OBJECTIVE ▸
Locate the line that contains "PLUG_PLACE = (0.0, PLUG_LENGTH / 2, 0.0)" and the line that contains "the handles hang.". Copy both of them exactly, together with every line between them, and no others.

PROVIDED RECORDS ▸
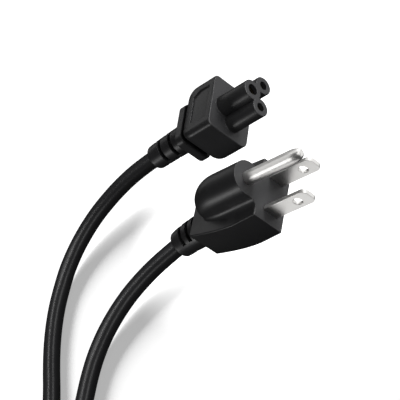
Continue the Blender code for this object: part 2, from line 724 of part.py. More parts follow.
def build_coil():
    """One turned ring that the coil's turns fill."""
    half_width = COIL_LANES * CORD_DIAMETER / 2
    inner = COIL_MEAN_RADIUS - half_width
    outer = COIL_MEAN_RADIUS + half_width
    height = COIL_LAYERS * CORD_DIAMETER
    cut = COIL_EDGE_CUT
    profile = [
        (inner + cut, height),
        (outer - cut, height),
        (outer, height - cut),
        (outer, cut),
        (outer - cut, 0.0),
        (inner + cut, 0.0),
        (inner, cut),
        (inner, height - cut),
    ]
    mesh = bpy.data.meshes.new("cord_coil")
    count = len(profile)
    edges = [(i, (i + 1) % count) for i in range(count)]
    mesh.from_pydata([(r, 0.0, z) for r, z in profile], edges, [])
    coil = add_object("cord_coil", mesh, material=JACKET)
    coil.location = (*COIL_CENTRE, 0.0)
    screw = coil.modifiers.new("turn", "SCREW")
    screw.steps = 48
    screw.render_steps = 48
    screw.use_merge_vertices = True
    screw.merge_threshold = 0.01 * MM
    screw.use_normal_calculate = True
    shade_round(coil)


PLUG_PLACE = (0.0, PLUG_LENGTH / 2, 0.0)
CONNECTOR_ORIGIN = (*CONNECTOR_PLACE, BLOCK_HALF_HEIGHT)
build_plug(add_empty("plug_frame", PLUG_PLACE, 0.0))
build_connector(add_empty("connector_frame", CONNECTOR_ORIGIN, CONNECTOR_YAW))
build_tube("cord_plug_run", cord_start(PLUG_PLACE, 0.0, PLUG_BOOT), PLUG_ROUTE)
build_tube("cord_connector_run", cord_start(CONNECTOR_ORIGIN, CONNECTOR_YAW, CONNECTOR_BOOT), CONNECTOR_ROUTE)
build_coil()
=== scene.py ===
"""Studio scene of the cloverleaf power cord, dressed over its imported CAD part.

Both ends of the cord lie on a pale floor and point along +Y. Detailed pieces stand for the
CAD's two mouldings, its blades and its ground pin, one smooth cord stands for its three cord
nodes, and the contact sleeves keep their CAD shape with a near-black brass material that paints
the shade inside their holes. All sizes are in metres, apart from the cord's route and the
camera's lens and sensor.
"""

import math

import bmesh
import bpy
from mathutils import Matrix, Vector


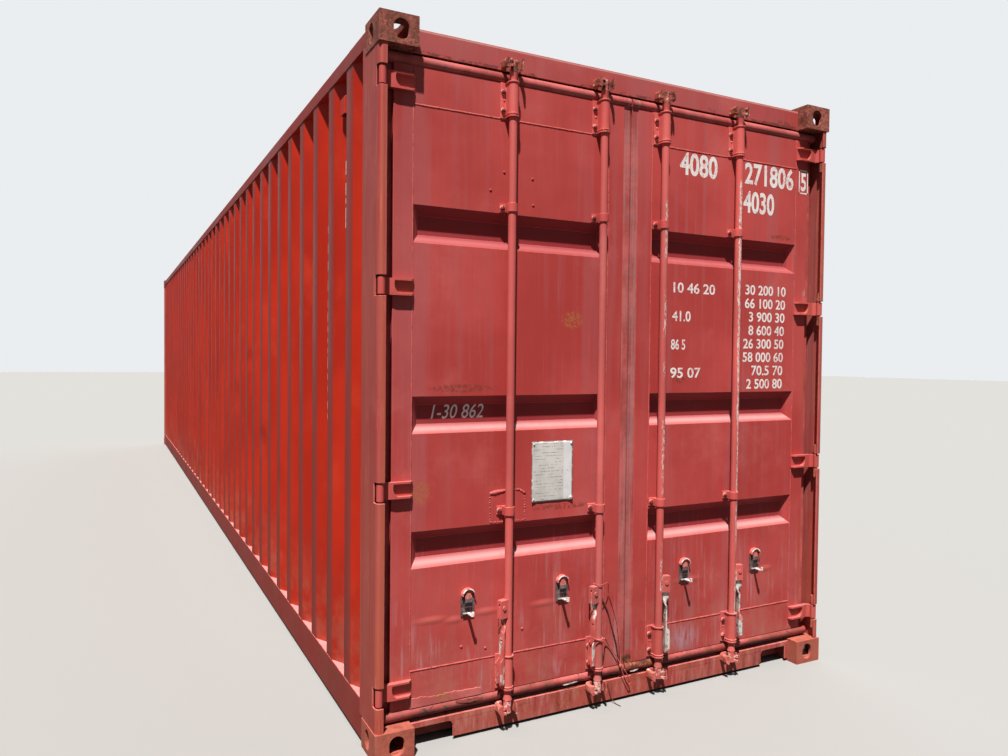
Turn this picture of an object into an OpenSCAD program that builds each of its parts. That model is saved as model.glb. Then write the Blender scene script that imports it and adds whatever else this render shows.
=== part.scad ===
// Forty foot high-cube freight container, seen from its door end.
// Millimetres. X runs along the length to the doors, Y across, Z up from the ground.
// The doors are shut, the locking bars stand just off lock and the handles hang.

/* [Overall] */
// Length over the corner castings
length = 12192; // [9200:1:12192]
// Width over the corner castings
width = 2438; // [2400:1:2600]
// Height over the corner castings
height = 2896; // [2591:1:2896]

/* [Corner castings] */
// Length of a casting along the container
casting_l = 178; // [170:1:190]
// Width of a casting across the container
casting_w = 162; // [155:1:170]
// Height of a casting
casting_h = 118; // [112:1:124]
// Thickness of the plate with the twistlock slot
casting_plate = 28.5; // [20:0.5:32]
// Thickness of the outer walls
casting_wall = 16; // [10:0.5:20]
// Thickness of the walls welded to the frame
casting_back = 11; // [8:0.5:14]
// Length of the twistlock slot
slot_l = 124.5; // [110:0.5:126]
// Width of the twistlock slot
slot_w = 63.5; // [55:0.5:66]
// Distance of the slot's centre from the end of the container
slot_from_end = 103.5; // [100:0.5:104]
// Distance of the slot's centre from the side of the container
slot_from_side = 89.5; // [86:0.5:92]
// Height of the hand holes in the end and side walls
aperture_h = 79.5; // [70:0.5:82]
// Width of the hand hole in the end wall
end_aperture_w = 63.5; // [50:0.5:66]
// Width of the hand hole in the side wall
side_aperture_w = 51; // [40:0.5:56]
// Height of a hand hole's centre inside the casting's outer face
aperture_centre = 60; // [57:0.5:62]

/* [Corner posts] */
// Set-back of the posts from the casting's side face
post_inset = 3; // [2:0.5:5]
// Plate thickness of the posts
post_t = 6; // [4:0.5:8]
// Depth of a rear post's side plate, door pin to wall
rear_post_depth = 192; // [170:1:220]
// Outer radius of the rear post's rounded nose
nose_r = 19; // [17:0.5:20]
// Width of the nose's flat towards the door
nose_flat = 14; // [8:0.5:18]
// Set-back of the nose behind the castings' end face
nose_inset = 5; // [4:0.5:8]
// Height of the cut-out in the nose at each hinge
hinge_cut_h = 80; // [76:1:90]
// Width of the channel inside a rear post
inner_channel_w = 113; // [100:1:120]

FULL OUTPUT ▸
PLUG_PLACE = (0.0, PLUG_LENGTH / 2, 0.0)
CONNECTOR_ORIGIN = (*CONNECTOR_PLACE, BLOCK_HALF_HEIGHT)
build_plug(add_empty("plug_frame", PLUG_PLACE, 0.0))
build_connector(add_empty("connector_frame", CONNECTOR_ORIGIN, CONNECTOR_YAW))
build_tube("cord_plug_run", cord_start(PLUG_PLACE, 0.0, PLUG_BOOT), PLUG_ROUTE)
build_tube("cord_connector_run", cord_start(CONNECTOR_ORIGIN, CONNECTOR_YAW, CONNECTOR_BOOT), CONNECTOR_ROUTE)
build_coil()
=== scene.py ===
"""Studio scene of the cloverleaf power cord, dressed over its imported CAD part.

Both ends of the cord lie on a pale floor and point along +Y. Detailed pieces stand for the
CAD's two mouldings, its blades and its ground pin, one smooth cord stands for its three cord
nodes, and the contact sleeves keep their CAD shape with a near-black brass material that paints
the shade inside their holes. All sizes are in metres, apart from the cord's route and the
camera's lens and sensor.
"""

import math

import bmesh
import bpy
from mathutils import Matrix, Vector


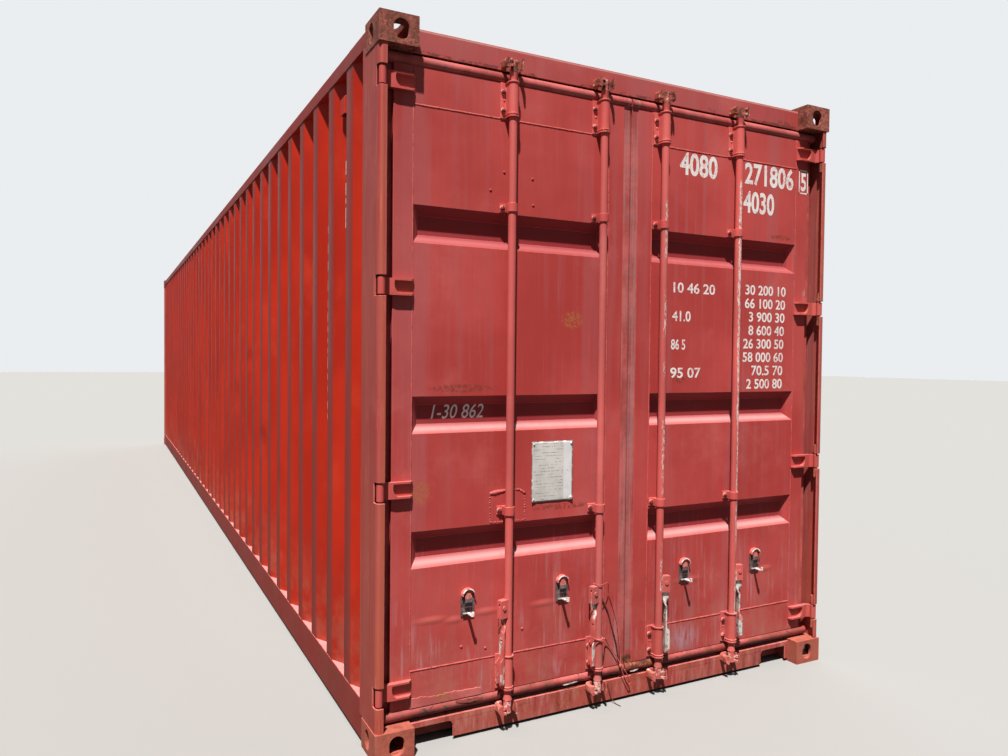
Turn this picture of an object into an OpenSCAD program that builds each of its parts. That model is saved as model.glb. Then write the Blender scene script that imports it and adds whatever else this render shows.
=== part.scad ===
// Forty foot high-cube freight container, seen from its door end.
// Millimetres. X runs along the length to the doors, Y across, Z up from the ground.
// The doors are shut, the locking bars stand just off lock and the handles hang.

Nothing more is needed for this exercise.